It's a Start

The Coeur d’Alene School Boards fights bullying; plus, Spokane firefighters fight changes to civil service rules

Fighting the Bully

After months of outcry, committee debates and community discussion, the Coeur d’Alene School Board adopted a new anti-bullying policy during its four-and-a-half hour meeting on Monday.

Incoming school board member Christa Hazel, who served on the anti-bullying task force, says the new policy more clearly and precisely defines bullying, harassment and cyberbullying, and what staff and students are expected to do about it.

“The procedures will bring into play — which was one of my big concerns — parent involvement sooner,” Hazel says.

The district will be bringing in Steve Wessler, a long-time anti-bullying expert from Portland, Maine, to work with staff and students at least twice a year. He doesn’t come cheap, but school board chair Tom Hamilton is confident the district will find grant money and community sponsors to afford him.

An anti-bullying curriculum, however, has not yet been chosen, though rigorously tested curricula like the Olweus Bullying Prevention Program are being considered. Hamilton says the new direction will provide consistency of curriculum and consistency of enforcement.

“I’m happy with the policy, but that’s only as good as the paper it’s written on,” Hamilton says. To truly reduce the district’s bullying problem, he says, there must be a cultural shift that starts with administrators and parents.

“Beyond student bullying, we have issues of parents and staff who don’t behave the right way,” Hamilton says. “What can we do training-wise to protect kids from grownups who don’t act the right way?”

— DANIEL WALTERS

Fire Hazard

The union representing Spokane firefighters is mounting a lawsuit against the city over changes to departmental organization and CIVIL SERVICE rules the City Council approved and the mayor signed in April.

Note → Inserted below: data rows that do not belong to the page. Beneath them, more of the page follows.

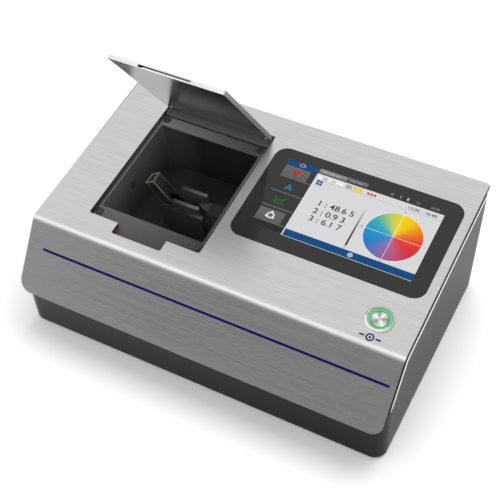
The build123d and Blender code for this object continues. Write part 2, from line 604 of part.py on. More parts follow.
def entrance_slit():
    """Plate with a narrow slit inside the entrance wall."""
    x0 = SPEC_X0 + 3
    plate = block(x0, x0 + 1, SLOT_MID - 8, SLOT_MID + 8, OPTIC_H - 8, OPTIC_H + 8)
    return plate - block(x0 - 1, x0 + 2, SLOT_MID - 0.2, SLOT_MID + 0.2, OPTIC_H - 4, OPTIC_H + 4)


def concave_grating():
    """Grating on the far wall; its face is a hollow sphere."""
    blank = rod_x(SPEC_X1 - 11, SPEC_X1 - 3, SLOT_MID, OPTIC_H - 8, 11.0)
    return blank - Pos(SPEC_X1 - 11 - 58, SLOT_MID, OPTIC_H - 8) * Sphere(60)


def sensor_board():
    """Line sensor on its board, beside the slit."""
    x0 = SPEC_X0 + 3
    board = block(x0, x0 + BOARD, SPEC_S0 + 6, SLOT_MID - 9, SPEC_H0 + 4, SPEC_H1 - 3)
    return board + block(x0 + BOARD, x0 + BOARD + 3, SPEC_S0 + 10, SLOT_MID - 12, SPEC_H0 + 14, SPEC_H1 - 14)


def optics_posts():
    """Four pillars from the base plate to the spectrometer's sloping floor."""
    floor = DECK * block(SPEC_X0 - 5, SPEC_X1 + 5, SPEC_S0 - 20, SPEC_S1 + 20, SPEC_H0, SPEC_H0 + 60)
    posts = []
    for x in (SPEC_X0 + 8, SPEC_X1 - 8):
        for s in (SPEC_S0 + 10, SPEC_S1 - 10):
            posts.append(rod(x, BEND_Y + s + 6, FLOOR_TOP, 80, 4.0) - floor)
    return group(posts)


# ---- lid -----------------------------------------------------------------------------
LID_LEFT, LID_RIGHT = OPEN_LEFT + LID_GAP, OPEN_RIGHT - LID_GAP
LID_FRONT, LID_REAR = OPEN_FRONT + 0.7, AXIS_S + 1.6
TAB_RADIUS = 2.4
LINER = 0.8
LINER_REAR = 161.5


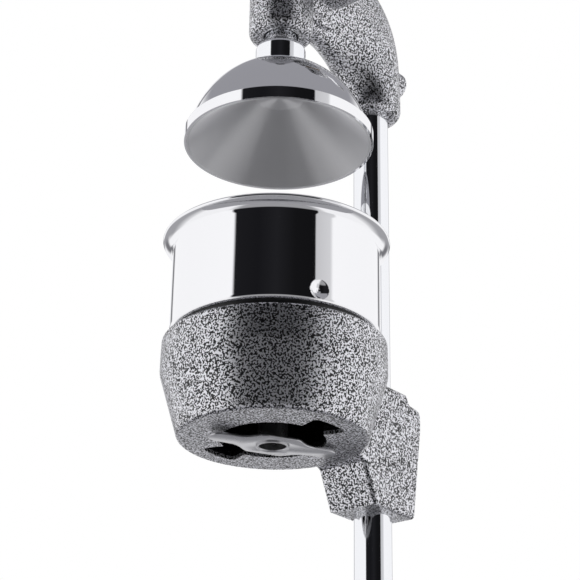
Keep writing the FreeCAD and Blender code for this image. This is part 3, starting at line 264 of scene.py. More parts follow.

“The Ordinance’s violation of state law and the city charter is egregious,” write the union’s lawyers in a summons submitted to the city May 17 on behalf of the International Association of Fire Fighters Local 29 and the Spokane Association of Fire Officers.

The ordinance created seven new departments within the fire department (and six within the police department), giving the mayor the ability to, with council approval, appoint the directors and assistant directors of those departments instead of those jobs being hired through the civil service process. Civil service rules, outlined in the City Charter, mandate certain hiring rules and tests in an effort to prevent nepotism or cronyism. Supporters of the ordinance, including Police Chief Frank Straub, said it would give department heads the ability to promote people they believe are best for certain job, but who may not perform as well on civil service tests. Opponents worried it could encourage the problems civil service was created to avoid.

City Spokesman Brian Coddington says the city will be “answering the lawsuit in the ordinary course,” but that he can’t comment on active litigation.

— HEIDI GROOVER

Top Cop

Spokane County Sheriff Ozzie Knezovich recently took over as president of the Washington Association of Sheriffs and Police Chiefs, which provides policy recommendations, legislative lobbying and department accreditation for law enforcement agencies statewide.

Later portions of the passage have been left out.